(De)valuing the Future: The Discounted Cash Flow Formula and the Investing Manager

The second installment of the special issue on the sociology of financial agency for Sociétés Contemporaines is now out. It includes a key PERFORMABUSINESS contribution by Liliana Doganova, titled “Décompter le futur: la formule des flux actualisés et le manager-investisseur”. From the abstract:

The discounted cash flow formula (DCF) is one of the investor’s key tools. It derives the value of a good from the cash flows that this good will produce in the future, reducing them by a factor that is all the higher as they are distant in time. This paper examines the foundations of the DCF formula and identifies three different configurations – ensembles of problems, actors and objects – in its development.

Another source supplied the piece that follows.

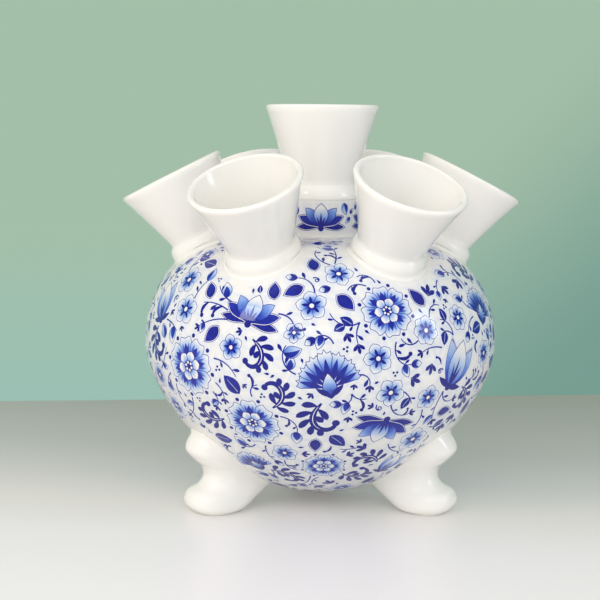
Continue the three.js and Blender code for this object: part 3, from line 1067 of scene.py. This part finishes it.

A solution to the practical problem of valuing and managing forests in the calculations of German foresters in the middle of the 19th century, then the expression of a universal definition of value in economic theory in the beginning of the 20th century, the formula has become, since the 1950s, an instrument for governing investment and has spread in firms’ practices. The paper sheds light on the role played by the state, economists and consultants in the constitution of this formula as the main tool for assessing investments. It describes the effects that the DCF formula induces on the objects to which it comes to be applied, and the figure of the user – an “investing manager” – that it sketches and equips.